*Exercise directions*. Copy out the line that contains "# Ears on the", the line that contains "random.seed(5)", and every line between them, exactly, and nothing else.

*Dataset excerpt*.
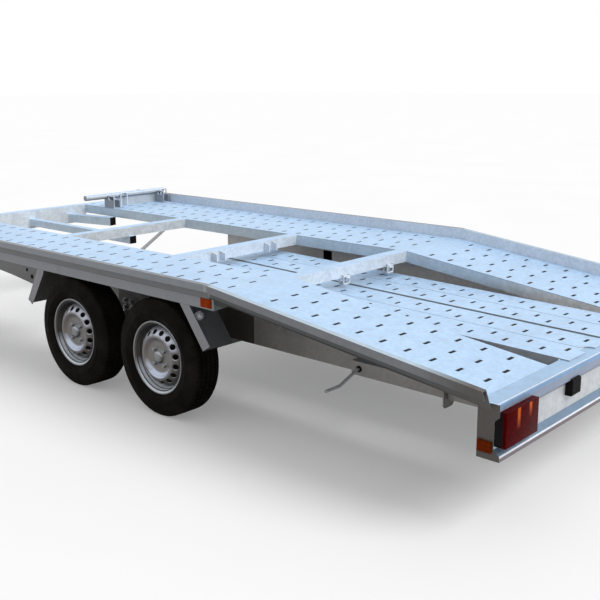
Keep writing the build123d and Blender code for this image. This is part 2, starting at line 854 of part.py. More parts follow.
# Clamp between the left drawbar arm and the column, cut parallel to the arm's face
clamp_z = nose_top - clamp_below_nose
arm_slope = (arm_rear_y - nose_y) / (nose_x - arm_rear_x)
arm_face_y = nose_y + jockey_set_back * arm_slope + drawbar_width / 2 / math.cos(math.radians(arm_turn))
half_clamp = clamp_height / 2
clamp = block(jockey_x - half_clamp, jockey_x + half_clamp, arm_face_y - overrun / 2,
              jockey_y + jockey_tube_radius + rail_wall, clamp_z - half_clamp, clamp_z + half_clamp)
clamp -= Pos(jockey_x, jockey_y, clamp_z) * Cylinder(jockey_tube_radius + seat_clearance, clamp_height)
arm_side = Pos(jockey_x, arm_face_y, clamp_z) * Rot(0, 0, -arm_turn) * Pos(0, seat_clearance - overrun, 0)
clamp -= arm_side * Box(clamp_height * 2, overrun * 2, clamp_height * 2)
save("jockey_clamp", clamp)

# Jockey leg, castor fork and wheel
leg_top = (jockey_tube_foot + jockey_tube_top) / 2 - running_clearance
leg_foot = fork_crown_z + seat_clearance
leg_height = leg_top - leg_foot
leg = Cylinder(jockey_inner_radius, leg_height)
save("jockey_leg", Pos(jockey_x, jockey_y, leg_foot + leg_height / 2) * leg)
axle_x = jockey_x - jockey_trail
fork_half = jockey_width / 2 + running_clearance + fork_wall
crown_front_x = jockey_x + jockey_tube_radius
fork = block(axle_x, crown_front_x, jockey_y - fork_half, jockey_y + fork_half,
             fork_crown_z - fork_wall, fork_crown_z)
half_cheek = jockey_tube_radius / 2
cheek_foot = jockey_radius - jockey_axle_radius * 2
cheek = [
    (axle_x - half_cheek, cheek_foot),
    (axle_x + half_cheek, cheek_foot),
    (crown_front_x, fork_crown_z),
    (axle_x - half_cheek, fork_crown_z),
]
fork += along_y(cheek, jockey_y + fork_half - fork_wall, jockey_y + fork_half)
fork += along_y(cheek, jockey_y - fork_half, jockey_y - fork_half + fork_wall)
fork += y_cylinder(axle_x, jockey_y, jockey_radius, jockey_axle_radius, fork_half * 2)
save("jockey_fork", fork)
half = jockey_width / 2
corner = jockey_width / 6
jockey_tread = turned([
    (jockey_rim_radius, corner - half),
    (jockey_radius - corner, -half),
    (jockey_radius, corner - half),
    (jockey_radius, half - corner),
    (jockey_radius - corner, half),
    (jockey_rim_radius, half - corner),
])
jockey_place = Pos(axle_x, jockey_y, jockey_radius)
save("jockey_tyre", jockey_place * jockey_tread)
pin_radius = jockey_axle_radius + seat_clearance
jockey_hub = turned([
    (pin_radius, -half),
    (pin_radius + corner, -half),
    (pin_radius + corner * 2, -corner),
    (jockey_rim_radius, corner - half),
    (jockey_rim_radius, half - corner),
    (pin_radius + corner * 2, corner),
    (pin_radius + corner, half),
    (pin_radius, half),
])
save("jockey_hub", jockey_place * jockey_hub)

# Rear lamps and plate lamps on the member's web, stepped round the band above it
web_x = member_rear_x + member_step
band_foot_z = member_top - member_band - seat_clearance * 2
lamp_front_x = web_x - seat_clearance


def lamp_shape(depth, foot_z, height, inner_y, outer_y):
    rear_x = web_x - depth
    top_z = foot_z + height
    outline = [
        (lamp_front_x, foot_z),
        (rear_x + lamp_bevel, foot_z),
        (rear_x, foot_z + lamp_bevel),
        (rear_x, top_z - lamp_bevel),
        (rear_x + lamp_bevel, top_z),
        (member_rear_x - seat_clearance, top_z),
        (member_rear_x - seat_clearance, band_foot_z),
        (lamp_front_x, band_foot_z - member_step_height),
    ]
    return along_y(outline, inner_y, outer_y)


lamp_outer_y = member_half_width - lamp_set_in
lamp = lamp_shape(lamp_depth, member_bottom + lamp_rise, lamp_height, lamp_outer_y - lamp_width, lamp_outer_y)
for name, side in side_shares.items():
    save("rear_lamp_" + name, mirrored(lamp, side))
half_plate_lamp = plate_lamp_width / 2
plate_lamp = lamp_shape(plate_lamp_depth, member_bottom + plate_lamp_rise, plate_lamp_height,
                        plate_lamp_y - half_plate_lamp, plate_lamp_y + half_plate_lamp)
save("plate_lamps", plate_lamp + mirror(plate_lamp, about=Plane.XZ))

# Amber markers on the member's end plates and on the side rails
marker_x = rear_member_front_x - marker_width - member_wall
marker_z = member_bottom + marker_rise
marker = block(marker_x, marker_x + marker_width, member_half_width + seat_clearance,
               member_half_width + marker_depth, marker_z, marker_z + marker_height)
reflector = block(0, reflector_width, side_face_y + seat_clearance, side_face_y + marker_depth,
                  side_bottom + running_clearance, side_bottom + running_clearance + reflector_height)
amber = marker + reflector
save("side_markers", amber + mirror(amber, about=Plane.XZ))


# Wheel stops across the front of the tracks, with cheeks and a wire loop at each bracket
def stop_cheek_outline():
    front_x = stop_x + stop_tube_radius
    rear_x = stop_x - stop_reach
    return [
        (front_x, deck_height),
        (front_x, stop_tube_z),
        (stop_x - stop_tube_radius, stop_tube_z),
        (stop_x - stop_tube_radius * 2, deck_height + stop_cheek_rise),
        (rear_x, deck_height + stop_cheek_rise),
        (rear_x, deck_height),
    ]


def stop_shape(inner_y, outer_y):
    stop = y_cylinder(stop_x, (inner_y + outer_y) / 2, stop_tube_z, stop_tube_radius, outer_y - inner_y)
    near = track_inner_y + running_clearance
    far = lip_wall_y - lip_wall - running_clearance
    stop += block(stop_x, stop_x + stop_sheet, near, far, deck_height, stop_tube_z)
    loop_x = stop_x - stop_reach + loop_radius
    cheek_top = deck_height + stop_cheek_rise
    for y in (near, far - stop_bracket):
        stop += along_y(stop_cheek_outline(), y, y + stop_cheek)
        stop += along_y(stop_cheek_outline(), y + stop_bracket - stop_cheek, y + stop_bracket)
        stop += block(stop_x - stop_reach, stop_x, y, y + stop_bracket, deck_height, deck_height + stop_sheet)
        loop_y = y + stop_cheek / 2
        stop += rod([
            (stop_x, loop_y, stop_tube_z),
            (loop_x, loop_y, stop_tube_z),
            (loop_x, loop_y, cheek_top - loop_radius),
        ], loop_radius)
    return stop


save("wheel_stop_left", stop_shape(stop_left_inner, stop_left_outer))
save("wheel_stop_right", mirror(stop_shape(stop_right_inner, stop_right_outer), about=Plane.XZ))

# Steady beam across the rails under the tail, with its crank outside the left tail tube
steady = block(steady_x - steady_width / 2, steady_x + steady_width / 2, -rail_y, rail_y,
               steady_z - steady_height / 2, steady_z + steady_height / 2)
save("steady_beam", steady)
handle_y = tail_tube_y + crank_out
save("steady_crank", rod([
    (steady_x, tail_tube_y + seat_clearance, steady_z),
    (steady_x, tail_tube_y + crank_stub, steady_z),
    (steady_x, handle_y, steady_z - crank_drop),
    (steady_x, handle_y + crank_handle, steady_z - crank_drop),
], crank_radius))

# Ears on the third beam and hooks under the crest beam
ear_face_x = third_beam_x - seat_clearance
ear_outline = [
    (ear_face_x, deck_height - ear_wall),
    (third_beam_x - ear_drop, beam_foot + ear_drop),
    (third_beam_x - ear_drop, beam_foot),
    (ear_face_x, beam_foot),
]
fittings = None
for centre in (-ear_y, ear_y):
    for offset in (-ear_gap / 2, ear_gap / 2):
        ear = along_y(ear_outline, centre + offset - ear_wall / 2, centre + offset + ear_wall / 2)
        fittings = ear if fittings is None else fittings + ear
hook_z = beam_foot - hook_radius
for hook_y in (hook_right_y, hook_left_y):
    near = hook_y - hook_size / 2
    far = hook_y + hook_size / 2
    fittings += rod([
        (hook_radius * 2, near, hook_z),
        (-hook_size / 2, near, hook_z),
        (-hook_size / 2, far, hook_z),
        (hook_radius * 2, far, hook_z),
    ], hook_radius)
save("beam_fittings", fittings)
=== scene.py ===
import math
import random

import bmesh
import bpy
from mathutils import Matrix, Vector


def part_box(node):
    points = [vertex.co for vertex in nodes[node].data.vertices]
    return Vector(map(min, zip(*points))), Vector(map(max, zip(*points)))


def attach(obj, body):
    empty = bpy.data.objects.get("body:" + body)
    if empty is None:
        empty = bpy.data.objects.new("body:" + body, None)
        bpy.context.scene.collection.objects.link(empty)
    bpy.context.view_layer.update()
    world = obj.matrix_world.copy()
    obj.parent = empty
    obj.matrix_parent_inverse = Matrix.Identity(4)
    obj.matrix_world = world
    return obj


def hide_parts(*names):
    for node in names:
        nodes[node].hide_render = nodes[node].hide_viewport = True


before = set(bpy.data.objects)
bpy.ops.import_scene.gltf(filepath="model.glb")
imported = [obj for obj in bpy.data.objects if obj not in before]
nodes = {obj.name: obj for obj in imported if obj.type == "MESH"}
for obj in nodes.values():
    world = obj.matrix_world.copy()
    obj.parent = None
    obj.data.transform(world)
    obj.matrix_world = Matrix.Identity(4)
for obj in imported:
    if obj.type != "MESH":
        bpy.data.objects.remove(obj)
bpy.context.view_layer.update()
MM = 0.001
ENDS = ("front", "rear")
SIDES = {"left": 1, "right": -1}
random.seed(5)

# Places read from the frame, in metres
flat_low, flat_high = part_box("track_sheet_flat_left")
deck_top = flat_high.z
crest_x = flat_low.x
tail_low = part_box("track_sheet_tail_left")[0]
tail_slope = (flat_low.z - tail_low.z) / (crest_x - tail_low.x)
side_face_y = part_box("wheel_guard_rear_left")[1].y
member_low, member_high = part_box("rear_cross_member")
band_foot = member_high.z - 46 * MM
lip_top = member_low.z + 42 * MM
rail_low, rail_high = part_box("chassis_rail_left")
lamp_low, lamp_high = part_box("rear_lamp_left")
wheel_centres = {}
for end in ENDS:
    for side in SIDES:
        low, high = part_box(f"tyre_{end}_{side}")
        wheel_centres[end, side] = (low + high) / 2
wheel_radius = (high.z - low.z) / 2
tyre_half = (high.y - low.y) / 2
low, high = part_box("rim_front_left")
flange_radius = (high.x - low.x) / 2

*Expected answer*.
# Ears on the third beam and hooks under the crest beam
ear_face_x = third_beam_x - seat_clearance
ear_outline = [
    (ear_face_x, deck_height - ear_wall),
    (third_beam_x - ear_drop, beam_foot + ear_drop),
    (third_beam_x - ear_drop, beam_foot),
    (ear_face_x, beam_foot),
]
fittings = None
for centre in (-ear_y, ear_y):
    for offset in (-ear_gap / 2, ear_gap / 2):
        ear = along_y(ear_outline, centre + offset - ear_wall / 2, centre + offset + ear_wall / 2)
        fittings = ear if fittings is None else fittings + ear
hook_z = beam_foot - hook_radius
for hook_y in (hook_right_y, hook_left_y):
    near = hook_y - hook_size / 2
    far = hook_y + hook_size / 2
    fittings += rod([
        (hook_radius * 2, near, hook_z),
        (-hook_size / 2, near, hook_z),
        (-hook_size / 2, far, hook_z),
        (hook_radius * 2, far, hook_z),
    ], hook_radius)
save("beam_fittings", fittings)
=== scene.py ===
import math
import random

import bmesh
import bpy
from mathutils import Matrix, Vector


def part_box(node):
    points = [vertex.co for vertex in nodes[node].data.vertices]
    return Vector(map(min, zip(*points))), Vector(map(max, zip(*points)))


def attach(obj, body):
    empty = bpy.data.objects.get("body:" + body)
    if empty is None:
        empty = bpy.data.objects.new("body:" + body, None)
        bpy.context.scene.collection.objects.link(empty)
    bpy.context.view_layer.update()
    world = obj.matrix_world.copy()
    obj.parent = empty
    obj.matrix_parent_inverse = Matrix.Identity(4)
    obj.matrix_world = world
    return obj


def hide_parts(*names):
    for node in names:
        nodes[node].hide_render = nodes[node].hide_viewport = True


before = set(bpy.data.objects)
bpy.ops.import_scene.gltf(filepath="model.glb")
imported = [obj for obj in bpy.data.objects if obj not in before]
nodes = {obj.name: obj for obj in imported if obj.type == "MESH"}
for obj in nodes.values():
    world = obj.matrix_world.copy()
    obj.parent = None
    obj.data.transform(world)
    obj.matrix_world = Matrix.Identity(4)
for obj in imported:
    if obj.type != "MESH":
        bpy.data.objects.remove(obj)
bpy.context.view_layer.update()
MM = 0.001
ENDS = ("front", "rear")
SIDES = {"left": 1, "right": -1}
random.seed(5)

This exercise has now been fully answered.